Extracted data entries:
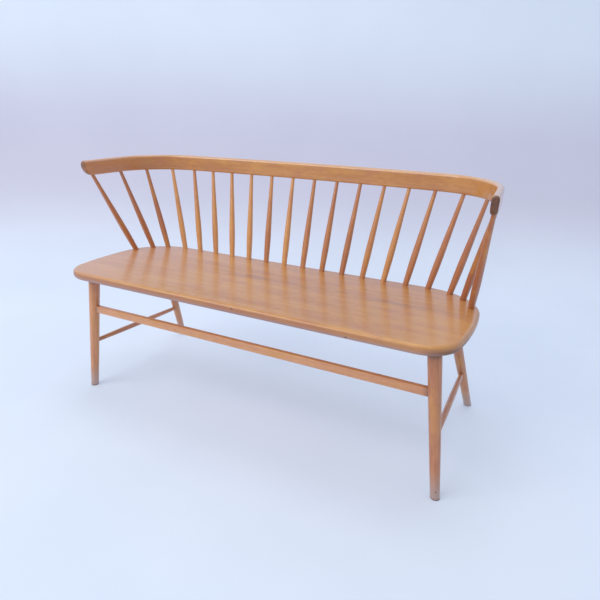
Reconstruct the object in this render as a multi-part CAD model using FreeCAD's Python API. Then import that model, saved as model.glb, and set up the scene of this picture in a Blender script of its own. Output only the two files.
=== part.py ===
import FreeCAD
import Part
import math
import os

# A spindle-back bench: a glued-up plank seat on four splayed legs, with a fan of turned
# spindles under one bent rail that comes forward at both ends as short arms.
# Lengths are in millimetres and angles in degrees. While it is drawn, X = 0 is the mirror
# plane, Y = 0 is the front edge of the seat and Z = 0 is the floor.

# Seat: four boards glued edge to edge, then shaped as one plank
seat_height = 430.0
seat_length = 1194.0
seat_depth = 442.0
seat_thickness = 24.0
seat_board_count = 4
seat_front_corner_radius = 90.0
seat_back_corner_radius = 160.0
seat_end_bow_radius = 930.0
seat_widest_from_front = 254.0
seat_top_rounding = 10.0
seat_under_rounding = 8.0

# Legs: turned, straight just under the seat and tapered all the way down from there
leg_diameter = 33.5
leg_foot_diameter = 24.2
leg_straight_length = 40.0
leg_tenon_diameter = 22.0
leg_tenon_depth = 17.0
leg_foot_easing = 1.2
front_leg_inset = 75.0
front_leg_end_inset = 74.0
front_leg_splay = 54.0
front_leg_rake = 2.0
rear_leg_inset = 64.0
rear_leg_end_inset = 85.0
rear_leg_splay = 85.0
rear_leg_rake = 202.0

# Front stretcher: a flat bar let into the front legs
front_stretcher_height = 22.5
front_stretcher_thickness = 14.0
front_stretcher_easing = 2.0
front_stretcher_level = 288.0
front_stretcher_past_axis = 4.0

# Side stretchers: round bars, fullest in the middle
side_stretcher_diameter = 17.0
side_stretcher_end_diameter = 13.5
side_stretcher_straight_end = 24.0
side_stretcher_front_level = 168.0
side_stretcher_rear_level = 147.0
side_stretcher_past_axis = 3.0

# Bent rail: a bowed back, two corners and two arms that fall a little towards the front
rail_height = 756.5
rail_section_height = 50.0
rail_thickness = 16.8
rail_top_rounding = 8.0
rail_under_rounding = 6.0
rail_underside_fall_angle = 2.3
rail_top_fall_angle = 3.0
rail_end_inset = 4.0
rail_behind_seat = 32.0
rail_back_bow_radius = 5500.0
rail_corner_radius = 177.0
rail_end_from_front = 136.0
rail_end_lower_radius = 32.0
rail_end_upper_radius = 7.0

# Spindles: slender at the rail, fullest below the middle. They are placed from the middle out,
# by shares of half the seat's outline and of half the rail's length.
spindle_foot_shares = (0.0234, 0.0703, 0.1172, 0.1641, 0.2109, 0.2576, 0.3038, 0.3504, 0.3872, 0.4320)
spindle_head_shares = (0.0453, 0.1366, 0.2277, 0.3180, 0.4070, 0.4972, 0.5956, 0.7014, 0.8180, 0.9590)
spindle_foot_inset = 22.0
spindle_foot_diameter = 17.0
spindle_full_diameter = 19.6
spindle_middle_diameter = 17.4
spindle_upper_diameter = 13.6
spindle_head_diameter = 11.0
spindle_full_height_share = 0.26
spindle_middle_height_share = 0.5
spindle_upper_height_share = 0.76
spindle_straight_end = 6.0
spindle_foot_depth = 18.0
spindle_head_housing = 5.0
spindle_head_depth = 16.0
spindle_tenon_diameter = 8.0

# Fits
socket_clearance = 0.1
socket_end_gap = 0.4
overrun = 40.0

UP = FreeCAD.Vector(0, 0, 1)
ACROSS = FreeCAD.Vector(1, 0, 0)
ORIGIN = FreeCAD.Vector(0, 0, 0)


# Plan curves

class StraightRun:
    """A straight stretch of a plan curve."""

    def __init__(self, start, end):
        self.start = start
        self.end = end
        self.length = start.distanceToPoint(end)

    def point(self, distance):
        return self.start + (self.end - self.start) * (distance / self.length)

    def edge(self):
        return Part.makeLine(self.start, self.end)


class Bend:
    """An arc of a plan curve. Its angles turn from +Y towards +X."""

    def __init__(self, centre, radius, start_angle, end_angle):
        self.centre = centre
        self.radius = radius
        self.start_angle = start_angle
        self.end_angle = end_angle
        self.length = radius * (end_angle - start_angle)

    def at_angle(self, angle):
        outward = FreeCAD.Vector(math.sin(angle), math.cos(angle), 0)
        return self.centre + outward * self.radius

    def point(self, distance):
        return self.at_angle(self.start_angle + distance / self.radius)

    def edge(self):
        start = self.at_angle(self.start_angle)
        middle = self.at_angle((self.start_angle + self.end_angle) / 2)
        end = self.at_angle(self.end_angle)
        return Part.Arc(start, middle, end).toShape()


def point_along(stretches, share):
    """The point at a share of the stretches' whole length."""
    distance = share * sum(stretch.length for stretch in stretches)
    for stretch in stretches[:-1]:
        if distance <= stretch.length:
            return stretch.point(distance)
        distance -= stretch.length
    return stretches[-1].point(distance)


def seat_outline(inset):
    """Right half of the seat's plan, from the middle of the back to the middle of the front."""
    back = seat_depth - inset
    bow_centre = FreeCAD.Vector(seat_length / 2 - seat_end_bow_radius, seat_widest_from_front, 0)

    def corner(radius, level):
        rise = level - seat_widest_from_front
        reach = math.sqrt((seat_end_bow_radius - radius) ** 2 - rise ** 2)
        centre = FreeCAD.Vector(bow_centre.x + reach, level, 0)
        return centre, math.atan2(reach, rise)

    rear_centre, rear_angle = corner(seat_back_corner_radius, seat_depth - seat_back_corner_radius)
    front_centre, front_angle = corner(seat_front_corner_radius, seat_front_corner_radius)
    return [
        StraightRun(FreeCAD.Vector(0, back, 0), FreeCAD.Vector(rear_centre.x, back, 0)),
        Bend(rear_centre, seat_back_corner_radius - inset, 0, rear_angle),
        Bend(bow_centre, seat_end_bow_radius - inset, rear_angle, front_angle),
        Bend(front_centre, seat_front_corner_radius - inset, front_angle, math.pi),
        StraightRun(FreeCAD.Vector(front_centre.x, inset, 0), FreeCAD.Vector(0, inset, 0)),
    ]


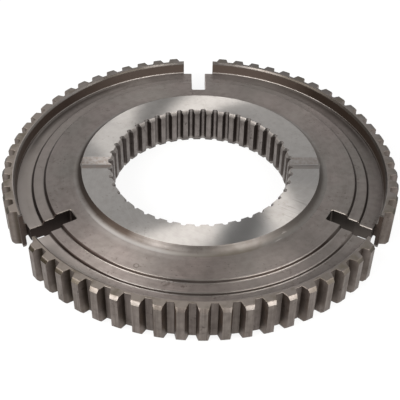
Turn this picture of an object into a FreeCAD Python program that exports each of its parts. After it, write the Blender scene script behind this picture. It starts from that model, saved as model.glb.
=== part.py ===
import FreeCAD, Part
import math
import os

# Synchroniser body of a gearbox: one steel forging, turned all over. Its splined bore sits on
# the gearbox shaft and its outer teeth carry the sliding sleeve.
# Lengths are in millimetres and angles in degrees. The body lies flat, its axis along +Z and
# its lower rim face on z = 0. Both sides are alike about the middle plane.

# Toothed rim
rim_height = 20.4
tooth_tip_radius = 96.5
tooth_depth = 4.1
tooth_root_width = 6.2
tooth_tip_width = 3.45
tip_chamfer_radial = 1.25
tip_chamfer_axial = 1.6
rim_wall = 2.0
rim_lip_radial = 0.55
rim_lip_axial = 1.0
rim_foot_chamfer = 0.7

# Web between rim and hub, in three terraces that get thinner outwards
inner_terrace_thickness = 13.6
middle_terrace_thickness = 10.2
outer_terrace_thickness = 7.4
middle_terrace_width = 5.3
outer_terrace_width = 7.2
terrace_step_run = 1.1

# Hub
hub_length = 19.4
hub_wall = 12.85
hub_edge_chamfer = 0.35
hub_fillet_radius = 3.3
hub_fillet_flats = 3

# Splined bore
spline_grooves = 44
first_groove_angle = 87.35
spline_tip_radius = 43.4
spline_depth = 2.35
groove_mouth_width = 3.7
groove_flank_angle = 22.0
groove_root_width = 1.2
groove_corner_depth = 0.75
bore_chamfer_radial = 1.1
bore_chamfer_axial = 2.0

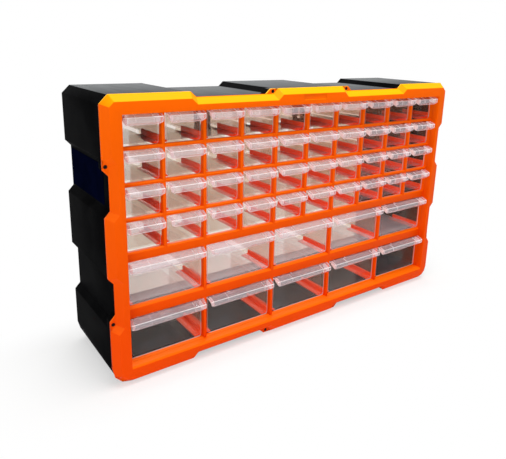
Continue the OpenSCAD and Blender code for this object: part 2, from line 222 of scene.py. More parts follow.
@dataclass(frozen=True)
class SparkTexturedPolystyrene:
    """Black plastic from a spark-eroded mould: a fine pebbled skin with faint random scuffs, and a painted grey
    sheen on its top.
    """

    name: str
    body: str
    sheen_and_scuff_grey: str
    ior: float = 1.55
    specular: float = 0.001
    roughness: float = 0.5
    roughness_drift: float = 0.06
    pebble_mm: float = 0.9
    pebble_height_mm: float = 0.05
    pebble_strength: float = 0.5
    cloud_mm: float = 45.0
    scuffed_where: Point = (0.45, 0.8)
    scuffed_most: float = 0.025
    # Where the painted top sheen lies: faces turned up this far, above this height, weaker towards the front, and
    # in streaks.
    level: Point = (0.88, 0.98)
    sheen_above_mm: float = 340.0
    sheen_ramp_mm: Point = (-62.0, 60.0)
    sheen_front_share: float = 0.55
    streak_mm: float = 8.0
    streak_squeeze: Triple = (1.0, 0.12, 1.0)
    streak_where: Point = (0.3, 0.7)
    streak_share: Point = (0.85, 1.1)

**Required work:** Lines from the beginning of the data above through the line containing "rail_end_upper_radius = 7.0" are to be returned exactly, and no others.

**Task solution:**
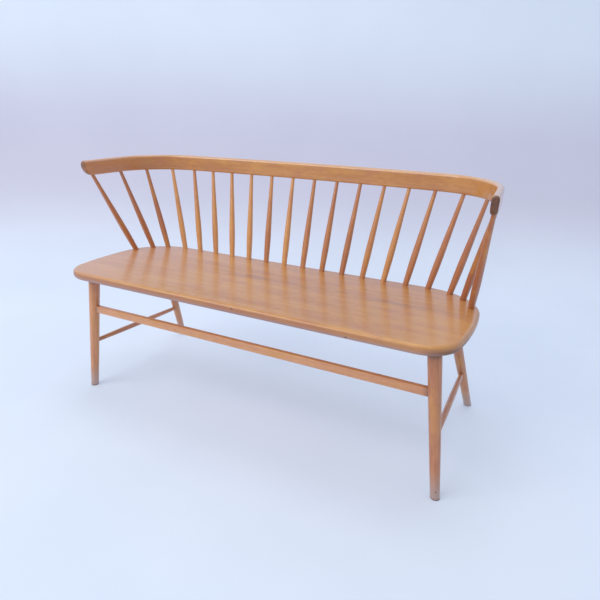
Reconstruct the object in this render as a multi-part CAD model using FreeCAD's Python API. Then import that model, saved as model.glb, and set up the scene of this picture in a Blender script of its own. Output only the two files.
=== part.py ===
import FreeCAD
import Part
import math
import os

# A spindle-back bench: a glued-up plank seat on four splayed legs, with a fan of turned
# spindles under one bent rail that comes forward at both ends as short arms.
# Lengths are in millimetres and angles in degrees. While it is drawn, X = 0 is the mirror
# plane, Y = 0 is the front edge of the seat and Z = 0 is the floor.

# Seat: four boards glued edge to edge, then shaped as one plank
seat_height = 430.0
seat_length = 1194.0
seat_depth = 442.0
seat_thickness = 24.0
seat_board_count = 4
seat_front_corner_radius = 90.0
seat_back_corner_radius = 160.0
seat_end_bow_radius = 930.0
seat_widest_from_front = 254.0
seat_top_rounding = 10.0
seat_under_rounding = 8.0

# Legs: turned, straight just under the seat and tapered all the way down from there
leg_diameter = 33.5
leg_foot_diameter = 24.2
leg_straight_length = 40.0
leg_tenon_diameter = 22.0
leg_tenon_depth = 17.0
leg_foot_easing = 1.2
front_leg_inset = 75.0
front_leg_end_inset = 74.0
front_leg_splay = 54.0
front_leg_rake = 2.0
rear_leg_inset = 64.0
rear_leg_end_inset = 85.0
rear_leg_splay = 85.0
rear_leg_rake = 202.0

# Front stretcher: a flat bar let into the front legs
front_stretcher_height = 22.5
front_stretcher_thickness = 14.0
front_stretcher_easing = 2.0
front_stretcher_level = 288.0
front_stretcher_past_axis = 4.0

# Side stretchers: round bars, fullest in the middle
side_stretcher_diameter = 17.0
side_stretcher_end_diameter = 13.5
side_stretcher_straight_end = 24.0
side_stretcher_front_level = 168.0
side_stretcher_rear_level = 147.0
side_stretcher_past_axis = 3.0

# Bent rail: a bowed back, two corners and two arms that fall a little towards the front
rail_height = 756.5
rail_section_height = 50.0
rail_thickness = 16.8
rail_top_rounding = 8.0
rail_under_rounding = 6.0
rail_underside_fall_angle = 2.3
rail_top_fall_angle = 3.0
rail_end_inset = 4.0
rail_behind_seat = 32.0
rail_back_bow_radius = 5500.0
rail_corner_radius = 177.0
rail_end_from_front = 136.0
rail_end_lower_radius = 32.0
rail_end_upper_radius = 7.0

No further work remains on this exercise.